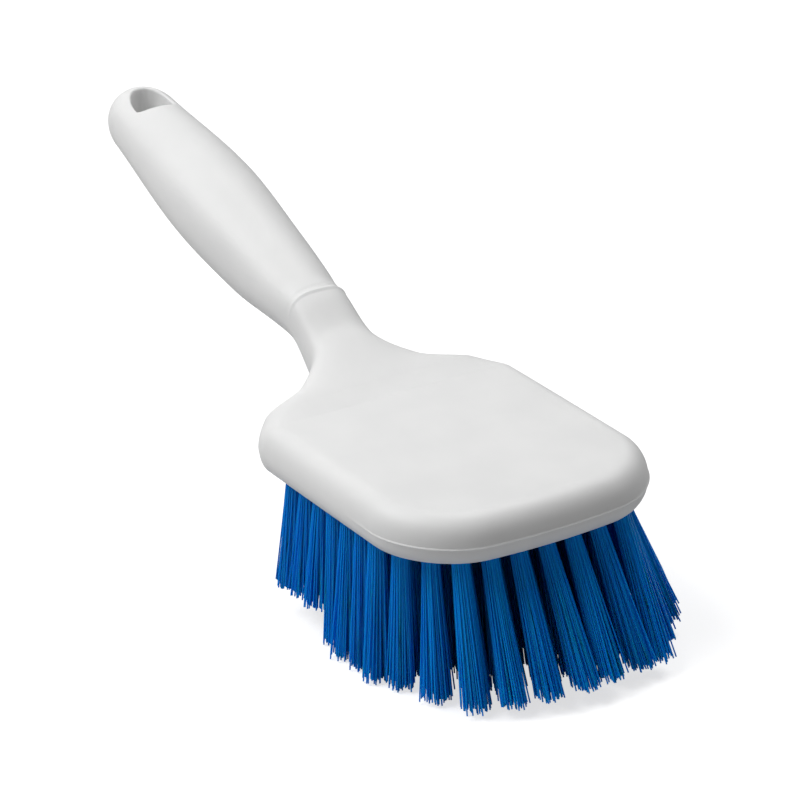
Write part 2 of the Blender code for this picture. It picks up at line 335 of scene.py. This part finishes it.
def edge_profile(half, seam_share):
    """(inset, height) pairs down the head's rounded edge, widest at its parting line."""
    top = min(top_edge_reach, half)
    low = min(lower_edge_reach, half)
    widest = mix(-half, half, parting_line_height / head_thickness)
    pairs = []
    for turn in spread(0, math.pi / 2, top_edge_steps):
        pairs.append((top * (1 - math.sin(turn)), mix(widest, half, math.cos(turn))))
    for offset, proud in ((1, 0), (0.45, 0.7), (0, 1), (-0.45, 0.7), (-1, 0)):
        pairs.append((-seam_proud * seam_share * proud, widest + offset * seam_half_width))
    for turn in reversed(spread(0, math.pi / 2, lower_edge_steps)):
        pairs.append((low * (1 - math.sin(turn)), mix(widest, -half, math.cos(turn))))
    return pairs


def oval_point(turn, square):
    """A point of an oval of half sizes 1 at a turn from its top, its upper half squared up."""
    power = 1 - square if turn < math.pi / 2 else 1
    up = math.cos(turn)
    return math.sin(turn) ** power, math.copysign(abs(up) ** power, up)


def half_section(outline, i):
    """Points (distance, across, height) from the middle of the top over the side to the bottom's.

    The head's section is a slab with rounded edges. The shoulders blend it into the neck's oval
    with a squared-up top, and past the waist the oval is plain.
    """
    distance, across = outline[i]
    past_cap = max(distance - end_cap_at, 0) / end_cap_length
    half = section_thickness(distance) / 2 * math.sqrt(max(1 - past_cap**2, 0))
    normal = outward(outline, i)
    seam_share = 1 - ease((distance - seam_fade_start) / (seam_fade_end - seam_fade_start))
    pairs = edge_profile(half, seam_share)
    slab = []
    for inset, height in pairs:
        slab.append((distance - inset * normal[0], max(across - inset * normal[1], 0), height))
    first, last = slab[0], slab[-1]
    crossing = range(crossing_steps)
    slab = [(first[0], first[1] * j / crossing_steps, first[2]) for j in crossing] + slab
    slab += [(last[0], last[1] * j / crossing_steps, last[2]) for j in reversed(crossing)]
    blend = ease((distance - side_length) / (neck_at - side_length))
    past_neck = ease((distance - waist_at + round_off_lead) / (round_off_lead + round_off_length))
    square = neck_square_share * blend * (1 - past_neck)
    section = []
    for j, point in enumerate(slab):
        turn = math.pi * j / (len(slab) - 1)
        out, up = oval_point(turn, square)
        at = [mix(a, b, blend) for a, b in zip(point, (distance, across * out, half * up))]
        lift = waist_relief(distance) * ease(2 - turn / waist_line_full_turn)
        section.append((at[0], at[1] + lift * math.sin(turn), at[2] + lift * math.cos(turn)))
    return section


def waist_relief(distance):
    """How far the top stands proud at the waist: a fine raised line, with a groove behind it."""
    past = distance - waist_at
    line = waist_line_proud * ease(1 - abs(past) / waist_line_half_width)
    groove = groove_depth * ease(1 - abs(past - groove_offset) / groove_half_width)
    return line - groove


def block_mesh():
    """The whole block and handle, lofted through its sections as one closed skin."""
    outline = [(bowed(distance, across), across) for distance, across in half_outline()]
    middle = underside + head_thickness / 2
    bm = bmesh.new()
    rings = []
    for i in range(len(outline)):
        half = half_section(outline, i)
        ring = []
        for d, a, h in [(d, -a, h) for d, a, h in reversed(half)] + half[1:-1]:
            ring.append(bm.verts.new((front_x - d, a, middle + section_rise(d) + h)))
        rings.append(ring)
    for ring, following in zip(rings, rings[1:]):
        for j in range(len(ring)):
            k = (j + 1) % len(ring)
            bm.faces.new((ring[j], ring[k], following[k], following[j]))
    bmesh.ops.remove_doubles(bm, verts=bm.verts, dist=weld_distance)
    bmesh.ops.dissolve_degenerate(bm, edges=bm.edges, dist=weld_distance)
    bmesh.ops.recalc_face_normals(bm, faces=bm.faces)
    return bm


def mesh_object(name, bm):
    mesh = bpy.data.meshes.new(name)
    bm.to_mesh(mesh)
    bm.free()
    made = bpy.data.objects.new(name, mesh)
    bpy.context.scene.collection.objects.link(made)
    return made


def grip_surface(x, y, side):
    """The height of the grip's top (side 1) or bottom (side -1) at a place in plan."""
    distance = front_x - x
    past_cap = min(max(distance - end_cap_at, 0) / end_cap_length, grip_surface_limit)
    half = section_thickness(distance) / 2 * math.sqrt(1 - past_cap**2)
    width = plan_width(distance) / 2 * math.sqrt(1 - past_cap**2)
    off = min(abs(y) / width, grip_surface_limit)
    middle = underside + head_thickness / 2 + section_rise(distance)
    return middle + side * half * math.sqrt(1 - off**2)


def hang_hole_cutter():
    """The hang hole's walls, which open out at both ends into a rim on the grip's surface."""
    depth = hang_hole_length - hang_hole_front_bulge
    middle = front_x - overall_length + hang_hole_to_end + depth
    outline = []
    for reach, sign in ((depth, 1), (hang_hole_front_bulge, -1)):
        for turn in spread(0, math.pi, hang_hole_end_steps):
            across = sign * hang_hole_width / 2 * math.cos(turn)
            outline.append((-sign * reach * math.sin(turn), across))
    profile = []
    for turn in spread(0, math.pi / 2, hang_hole_rim_steps) + [math.pi / 2]:
        flare = hang_hole_rim * (1 - math.cos(turn))
        profile.append((flare, hang_hole_rim * (math.sin(turn) - 1)))
    profile.append((hang_hole_rim * hang_hole_mouth_flare, hang_hole_overshoot))
    bm = bmesh.new()
    columns = []
    count = len(outline)
    for i, (x, y) in enumerate(outline):
        before, after = outline[i - 1], outline[(i + 1) % count]
        along = Vector((after[0] - before[0], after[1] - before[1])).normalized()
        out = Vector((along.y, -along.x))
        if out.dot(Vector((x, y))) < 0:
            out = -out
        column = []
        for side, steps in ((-1, profile[::-1]), (1, profile)):
            for flare, height in steps:
                at = (middle + x + out.x * flare, y + out.y * flare)
                column.append(bm.verts.new((*at, grip_surface(*at, side) + side * height)))
        columns.append(column)
    for i, column in enumerate(columns):
        following = columns[(i + 1) % count]
        for j in range(len(column) - 1):
            bm.faces.new((column[j], following[j], following[j + 1], column[j + 1]))
    bm.faces.new([column[0] for column in columns])
    bm.faces.new([column[-1] for column in columns])
    bmesh.ops.recalc_face_normals(bm, faces=bm.faces)
    return mesh_object("hang_hole_cutter", bm)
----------
Problem description: Write out the material from the first line to the last, exactly.

Task result:
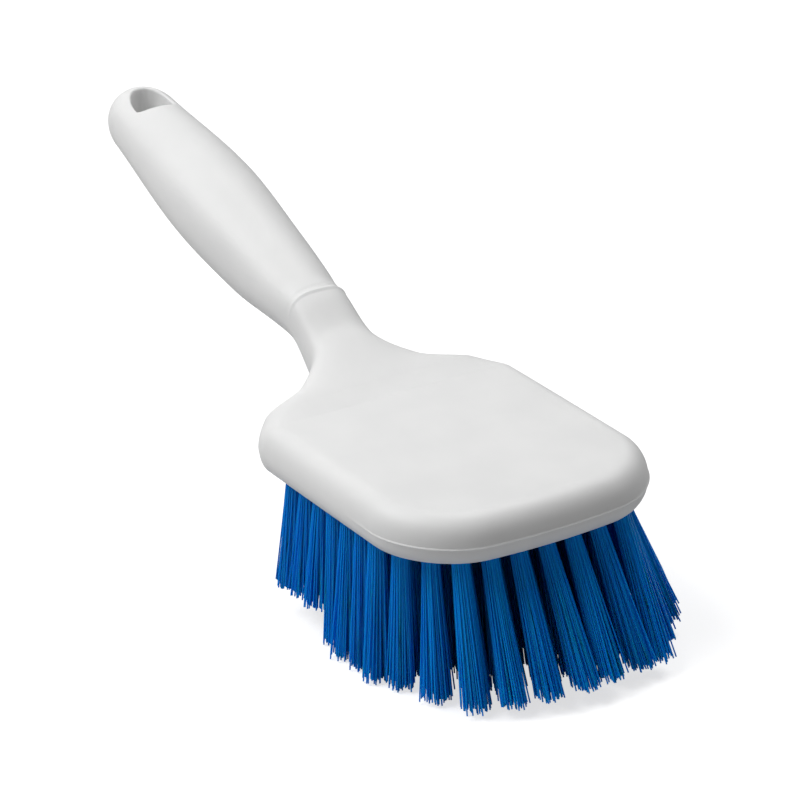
Write part 2 of the Blender code for this picture. It picks up at line 335 of scene.py. This part finishes it.
def edge_profile(half, seam_share):
    """(inset, height) pairs down the head's rounded edge, widest at its parting line."""
    top = min(top_edge_reach, half)
    low = min(lower_edge_reach, half)
    widest = mix(-half, half, parting_line_height / head_thickness)
    pairs = []
    for turn in spread(0, math.pi / 2, top_edge_steps):
        pairs.append((top * (1 - math.sin(turn)), mix(widest, half, math.cos(turn))))
    for offset, proud in ((1, 0), (0.45, 0.7), (0, 1), (-0.45, 0.7), (-1, 0)):
        pairs.append((-seam_proud * seam_share * proud, widest + offset * seam_half_width))
    for turn in reversed(spread(0, math.pi / 2, lower_edge_steps)):
        pairs.append((low * (1 - math.sin(turn)), mix(widest, -half, math.cos(turn))))
    return pairs


def oval_point(turn, square):
    """A point of an oval of half sizes 1 at a turn from its top, its upper half squared up."""
    power = 1 - square if turn < math.pi / 2 else 1
    up = math.cos(turn)
    return math.sin(turn) ** power, math.copysign(abs(up) ** power, up)


def half_section(outline, i):
    """Points (distance, across, height) from the middle of the top over the side to the bottom's.

    The head's section is a slab with rounded edges. The shoulders blend it into the neck's oval
    with a squared-up top, and past the waist the oval is plain.
    """
    distance, across = outline[i]
    past_cap = max(distance - end_cap_at, 0) / end_cap_length
    half = section_thickness(distance) / 2 * math.sqrt(max(1 - past_cap**2, 0))
    normal = outward(outline, i)
    seam_share = 1 - ease((distance - seam_fade_start) / (seam_fade_end - seam_fade_start))
    pairs = edge_profile(half, seam_share)
    slab = []
    for inset, height in pairs:
        slab.append((distance - inset * normal[0], max(across - inset * normal[1], 0), height))
    first, last = slab[0], slab[-1]
    crossing = range(crossing_steps)
    slab = [(first[0], first[1] * j / crossing_steps, first[2]) for j in crossing] + slab
    slab += [(last[0], last[1] * j / crossing_steps, last[2]) for j in reversed(crossing)]
    blend = ease((distance - side_length) / (neck_at - side_length))
    past_neck = ease((distance - waist_at + round_off_lead) / (round_off_lead + round_off_length))
    square = neck_square_share * blend * (1 - past_neck)
    section = []
    for j, point in enumerate(slab):
        turn = math.pi * j / (len(slab) - 1)
        out, up = oval_point(turn, square)
        at = [mix(a, b, blend) for a, b in zip(point, (distance, across * out, half * up))]
        lift = waist_relief(distance) * ease(2 - turn / waist_line_full_turn)
        section.append((at[0], at[1] + lift * math.sin(turn), at[2] + lift * math.cos(turn)))
    return section


def waist_relief(distance):
    """How far the top stands proud at the waist: a fine raised line, with a groove behind it."""
    past = distance - waist_at
    line = waist_line_proud * ease(1 - abs(past) / waist_line_half_width)
    groove = groove_depth * ease(1 - abs(past - groove_offset) / groove_half_width)
    return line - groove


def block_mesh():
    """The whole block and handle, lofted through its sections as one closed skin."""
    outline = [(bowed(distance, across), across) for distance, across in half_outline()]
    middle = underside + head_thickness / 2
    bm = bmesh.new()
    rings = []
    for i in range(len(outline)):
        half = half_section(outline, i)
        ring = []
        for d, a, h in [(d, -a, h) for d, a, h in reversed(half)] + half[1:-1]:
            ring.append(bm.verts.new((front_x - d, a, middle + section_rise(d) + h)))
        rings.append(ring)
    for ring, following in zip(rings, rings[1:]):
        for j in range(len(ring)):
            k = (j + 1) % len(ring)
            bm.faces.new((ring[j], ring[k], following[k], following[j]))
    bmesh.ops.remove_doubles(bm, verts=bm.verts, dist=weld_distance)
    bmesh.ops.dissolve_degenerate(bm, edges=bm.edges, dist=weld_distance)
    bmesh.ops.recalc_face_normals(bm, faces=bm.faces)
    return bm


def mesh_object(name, bm):
    mesh = bpy.data.meshes.new(name)
    bm.to_mesh(mesh)
    bm.free()
    made = bpy.data.objects.new(name, mesh)
    bpy.context.scene.collection.objects.link(made)
    return made


def grip_surface(x, y, side):
    """The height of the grip's top (side 1) or bottom (side -1) at a place in plan."""
    distance = front_x - x
    past_cap = min(max(distance - end_cap_at, 0) / end_cap_length, grip_surface_limit)
    half = section_thickness(distance) / 2 * math.sqrt(1 - past_cap**2)
    width = plan_width(distance) / 2 * math.sqrt(1 - past_cap**2)
    off = min(abs(y) / width, grip_surface_limit)
    middle = underside + head_thickness / 2 + section_rise(distance)
    return middle + side * half * math.sqrt(1 - off**2)


def hang_hole_cutter():
    """The hang hole's walls, which open out at both ends into a rim on the grip's surface."""
    depth = hang_hole_length - hang_hole_front_bulge
    middle = front_x - overall_length + hang_hole_to_end + depth
    outline = []
    for reach, sign in ((depth, 1), (hang_hole_front_bulge, -1)):
        for turn in spread(0, math.pi, hang_hole_end_steps):
            across = sign * hang_hole_width / 2 * math.cos(turn)
            outline.append((-sign * reach * math.sin(turn), across))
    profile = []
    for turn in spread(0, math.pi / 2, hang_hole_rim_steps) + [math.pi / 2]:
        flare = hang_hole_rim * (1 - math.cos(turn))
        profile.append((flare, hang_hole_rim * (math.sin(turn) - 1)))
    profile.append((hang_hole_rim * hang_hole_mouth_flare, hang_hole_overshoot))
    bm = bmesh.new()
    columns = []
    count = len(outline)
    for i, (x, y) in enumerate(outline):
        before, after = outline[i - 1], outline[(i + 1) % count]
        along = Vector((after[0] - before[0], after[1] - before[1])).normalized()
        out = Vector((along.y, -along.x))
        if out.dot(Vector((x, y))) < 0:
            out = -out
        column = []
        for side, steps in ((-1, profile[::-1]), (1, profile)):
            for flare, height in steps:
                at = (middle + x + out.x * flare, y + out.y * flare)
                column.append(bm.verts.new((*at, grip_surface(*at, side) + side * height)))
        columns.append(column)
    for i, column in enumerate(columns):
        following = columns[(i + 1) % count]
        for j in range(len(column) - 1):
            bm.faces.new((column[j], following[j], following[j + 1], column[j + 1]))
    bm.faces.new([column[0] for column in columns])
    bm.faces.new([column[-1] for column in columns])
    bmesh.ops.recalc_face_normals(bm, faces=bm.faces)
    return mesh_object("hang_hole_cutter", bm)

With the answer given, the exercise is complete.